The Bronx’s Little Italy might feel like an outdoor piazza from the homeland once New York City enters into Phase 2 in the upcoming days.
Currently, the Belmont Business Improvement District is cooking up a plan to close portions of Arthur Avenue to make way for in-street, outdoor dining on weekend evenings, according to the BID’s treasurer, Frank Franz.
Calling the concept one like that of an Italian mall, Franz says that many of the beloved, old world restaurants, delis, and stores on the avenue also will likely remain open later into the night than they have in prior, pre-COVID times.
“Everyone stays open later, it becomes like an event,” he said.

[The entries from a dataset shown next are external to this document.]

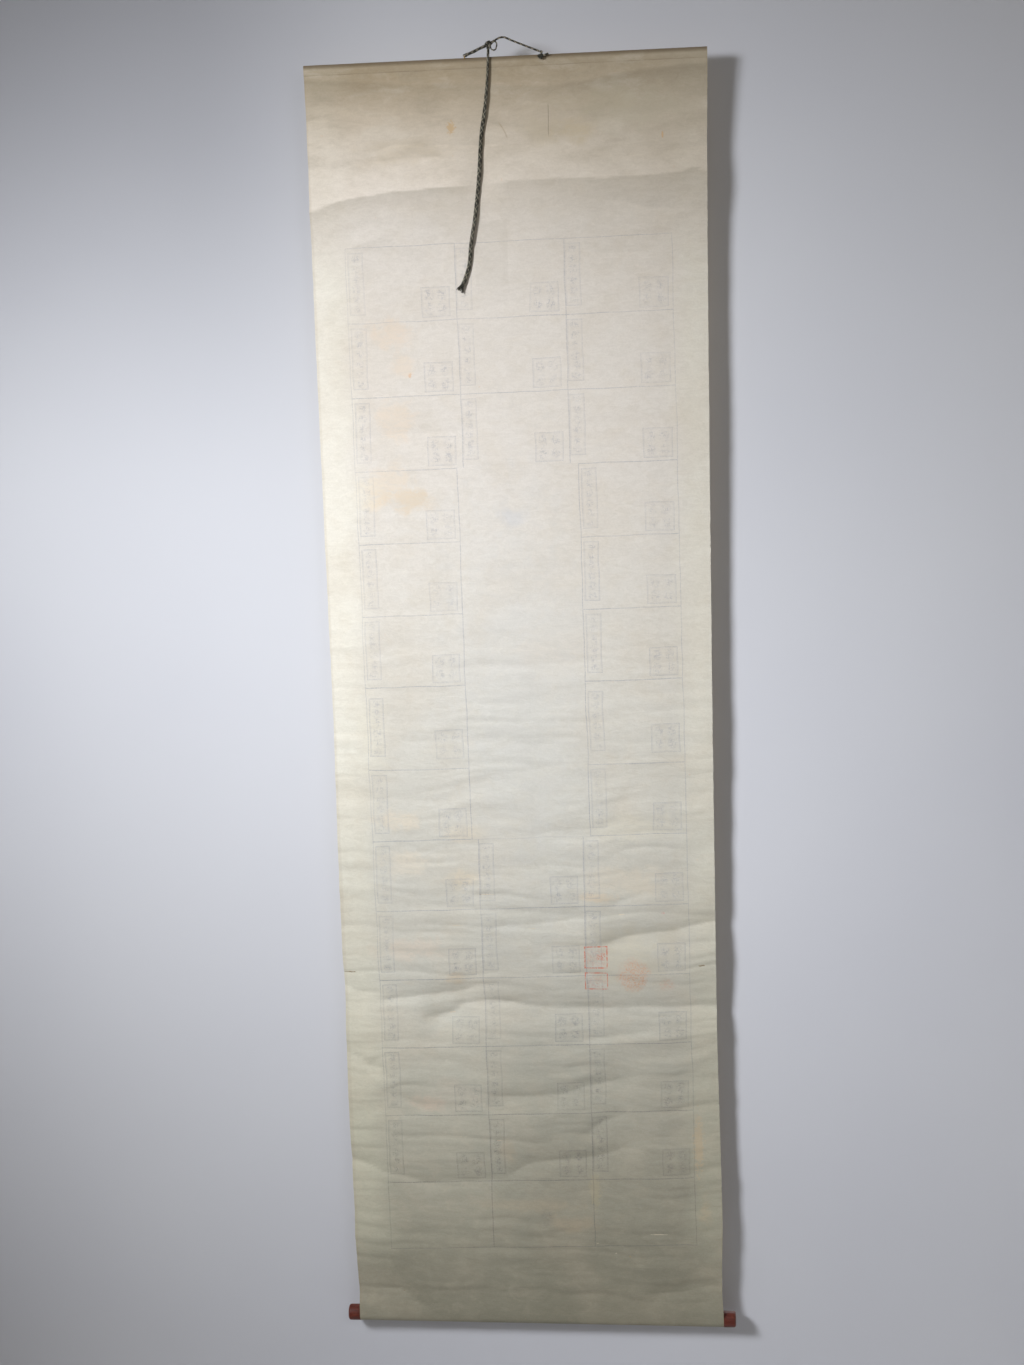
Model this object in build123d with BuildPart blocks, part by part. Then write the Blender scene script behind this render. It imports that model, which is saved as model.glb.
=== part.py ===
from build123d import *
from math import acos, atan2, cos, degrees, exp, pi, radians, sin, sqrt, tan
import os

# A hanging scroll with its back to the viewer. The origin is the point where the hook bears under the cord.
# X runs across the scroll, +Y points to the wall and the picture side, +Z points up.
# The top stave sits in a hem of the sheet, the roller in its bottom winding, and a cord on two eyelets carries all.

os.makedirs("parts", exist_ok=True)

# Sheet
sheet_width = 580
sheet_drop = 1942
sheet_thickness = 1.0
paste_gap = 0.1
flap_length = 15

# Top stave, half round, with its flat side to the back
stave_height = 12
stave_depth = 8
stave_back_radius = 3
stave_front_radius = 4.5
stave_foot_radius = 0.6

# Roller and its end knobs
roller_radius = 10.9
tenon_radius = 7.5
tenon_length = 14
tenon_chamfer = 1
knob_radius = 12.5
knob_length = 19
knob_rim = 3.5
knob_rim_share = 0.6
fit_gap = 0.1
socket_end_gap = 0.6

# Eyelets: wire rings, drawn with a few flats, on a shank driven into the rounded back corner of the stave
eyelet_spacing = 110
eyelet_angle = 45
ring_radius = 2.1
wire_radius = 0.7
wire_sides = 6
wire_turn = 30
ring_stand_off = 0.2
shank_depth = 7
shank_gap = 0.05

# Hanging cord
hook_rise = 24
hanging_cord_radius = 1.2
hook_arc_radius = 4.2
loop_knot_radius = 2.6
loop_knot_length = 5.2
knot_bevel = 0.9
knot_sides = 8
bevel_angle = 45
knot_wire_gap = 0.1
end_gap = 0.1
stopper_radius = 3.4
stopper_length = 6.6
stopper_lift = 0.3
stopper_drop = 5
tail_radius = 1.1
tail_length = 10
tail_rise = 3

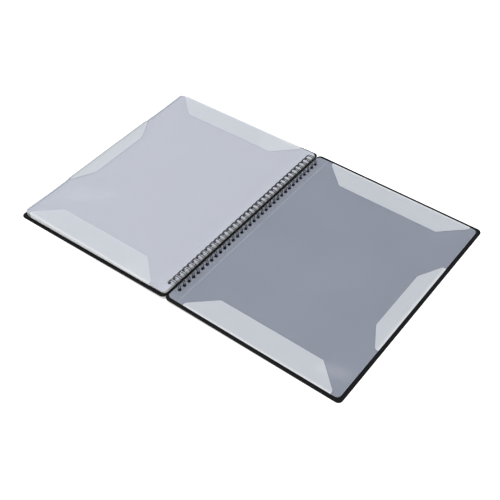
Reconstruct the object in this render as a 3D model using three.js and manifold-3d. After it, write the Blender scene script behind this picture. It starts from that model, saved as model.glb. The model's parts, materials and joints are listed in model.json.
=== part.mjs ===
// Wire-bound music folder, lying open: two plastic covers, the film sleeves between them and the
// twin-loop wire that they all turn on. Millimetres, +Z up. +Y runs along the wire, away from the
// reader. The origin is on the table, under the middle of the wire.

import * as THREE from 'three';
import { mergeVertices } from 'three/addons/utils/BufferGeometryUtils.js';
import Module from 'manifold-3d';

const wasm = await Module();
wasm.setup();

// Wire binding
const loopPitch = 25.4 / 3; // three loops to the inch
const loopCount = 34;
const wireDiameter = 1.1;
const wireSides = 5;
const ringRadius = 8.2; // of the wire's centre line
const loopWidth = 2.6; // between the two wires of one loop
const footRadius = 1.2; // where a loop bends into the straight piece between two loops
const tipGap = 1.6; // left open where a loop's tip comes round to its own foot
const ringSteps = 10; // straight steps that one turn of the wire is drawn with

// Covers
const coverWidth = 245;
const coverLength = 320;
const coverThickness = 1.4;
const coverCornerRadius = 6;
const spineGap = 1.0; // between the two covers' spine edges
const coverDrop = 3.9; // the cover's middle plane hangs this far below the wire's axis

// Holes for the wire, in covers and sleeves alike
const holeDiameter = 4.5;
const holeSides = 8;

// Film sleeves
const leafGap = 0.3; // between two pieces that lie on each other
const filmThickness = 0.5;
const sleeveCornerRadius = 5;
const sleeveSpineInset = 1.4; // from the cover's spine edge to the sleeve's
const sleeveOuterInset = 4.9; // from the cover's outer edge to the sleeve's
const sleeveFrontInset = 4.7; // from the cover's front end to the sleeve's
const sleeveBackInset = 4.2;
const pocketGap = 0.4; // under a folded flap, where the music slides in
const creaseInset = 15.5; // from the sleeve's spine edge to the score line that it turns at
const creaseWidth = 0.8;
const creaseDepth = 0.2;

// Flaps of a sleeve. An end flap is folded over at the front and at the back, the side flap at the
// outer edge. Each has short square shoulders at its fold, rounded, and slanted sides.
const endFlapDepth = 32;
const endFlapSpineInset = 24;
const endFlapOuterInset = 10;
const endFlapRun = 30.8; // how far a slanted side runs along the fold
const sideFlapDepth = 21.2;
const sideFlapFrontInset = 78.5;
const sideFlapBackInset = 80;
const sideFlapRun = 30.5;
const shoulder = 4;
const shoulderRadius = 3;
const foldSteps = 4;

// The turned sleeves on the left lie as one stack, which their flaps make thicker away from the wire
const stackSpineHeight = 2.2;
const stackOuterHeight = 6.4;
const stackShift = 1.2; // further out than the sleeve on the right: it rides higher on the wire

// Worked out from the sizes above
// The wire is drawn in straight steps, whose corners stand as far outside its round as their middles
// stand inside it
const stationRadius = (ringRadius * 2) / (1 + Math.cos(Math.PI / ringSteps));
const axisHeight = stationRadius + wireDiameter / 2;
const coverBottom = -coverDrop - coverThickness / 2;
const coverTop = coverBottom + coverThickness;
const sleeveBottom = coverTop + leafGap;
const coverSpineEdge = spineGap / 2;
const coverOuterEdge = coverSpineEdge + coverWidth;
const sleeveSpineEdge = coverSpineEdge + sleeveSpineInset;
const sleeveWidth = coverWidth - sleeveSpineInset - sleeveOuterInset;
const sleeveOuterEdge = sleeveSpineEdge + sleeveWidth;
const sleeveLength = coverLength - sleeveFrontInset - sleeveBackInset;
const sleeveMiddle = (sleeveFrontInset - sleeveBackInset) / 2; // along the wire
const foldRadius = filmThickness + pocketGap / 2;
// The wire's lowest line and both covers' outer edges lie on the table, so each side slopes a little
const sideSlope = Math.asin(axisHeight / Math.hypot(coverOuterEdge, coverBottom))
  - Math.atan2(-coverBottom, coverOuterEdge);
const stackSlope = Math.atan2(stackOuterHeight - stackSpineHeight, sleeveWidth);
const throughCut = 50; // longer than anything that it cuts through

const blackPlastic = { color: 0x17191c, roughness: 0.55, metalness: 0.0 };
const blackWire = { color: 0x141518, roughness: 0.3, metalness: 0.2 };
const clearFilm = {
  color: 0xc3c8d4, roughness: 0.45, metalness: 0.0, transparent: true, opacity: 0.6,
};

// Solids, joined and cut

function solid(geometry) {
  const bare = geometry.clone();
  bare.deleteAttribute('normal');
  bare.deleteAttribute('uv');
  const merged = mergeVertices(bare, 1e-5);
  return new wasm.Manifold(new wasm.Mesh({
    numProp: 3,
    vertProperties: new Float32Array(merged.attributes.position.array),
    triVerts: new Uint32Array(merged.index.array),
  }));
}

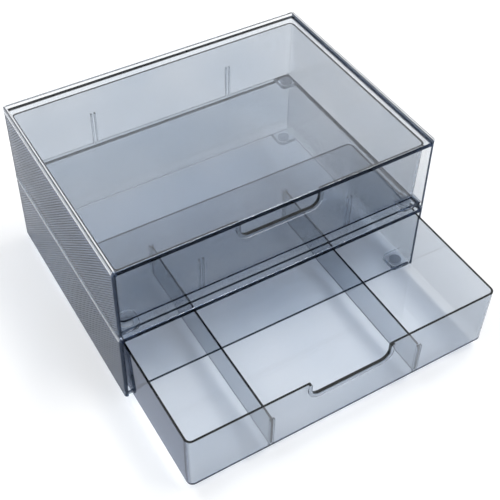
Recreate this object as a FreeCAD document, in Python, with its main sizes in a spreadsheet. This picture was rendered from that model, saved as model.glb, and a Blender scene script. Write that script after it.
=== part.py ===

Franz anticipates these weekend exclusive street closures to happen roughly between 5 to 11 p.m., potentially including Friday nights as well.
Only weekend evenings were selected so that much of Arthur Avenue’s non-food retail could retain sufficient parking for its customers that are anticipated to return when allowed, he explained.
Also, aside from the business lunch crowd on weekdays, it’s over the weekend when the iconic Bronx street sees a majority of its ravished diners, according to Franz.
Saying that Belmont restaurant owners are “acutely interested” in the Phase 2 operation, he noted that many of Arthur Avenue’s restaurants have shown a commitment to investing in quality outdoor spaces when it becomes feasible and approved by the city’s Department of Transportation.
The BID recruited famed transit engineer “Gridlock” Sam Schwartz for consultation on this expedient proposal that will submitted to the DOT “hopefully in the next week or two,” the treasurer said.
While many of the plan’s other details remain in the oven, Franz noted that tents, coverings and heating elements for colder months are all being looked into for the restaurant corridor.
One definite is a 15-foot wide path that will make way for any emergency vehicles that need to cut through the street, per city regulations.
“The largest concern on the minds of restaurants now is opening as soon as possible,” Franz said, adding that Arthur Avenue has already cancelled the New York Pizza Festival and the block’s famed Ferragosto festival is questionable for September.
He also said that Arthur Avenue bakeries, markets and stores still have had socially distanced lines in recent weeks while restaurants haven’t done much laying off, thanks to takeout.
“Still, you can’t make a business at only 20 to 30 percent capacity,” Franz said, adding that he is confident that many restaurants will be outside immediately in some form, even if the plan isn’t finalized by the start of Phase 2.
Once that outdoor seating chart is ready to be served, it may be something that stays around in the long term.
If this concept is a successful one, Franz says that keeping parts of Arthur Avenue closed while seasonally appropriate, giving the strip a “street festival type feeling” is also on the table at this time.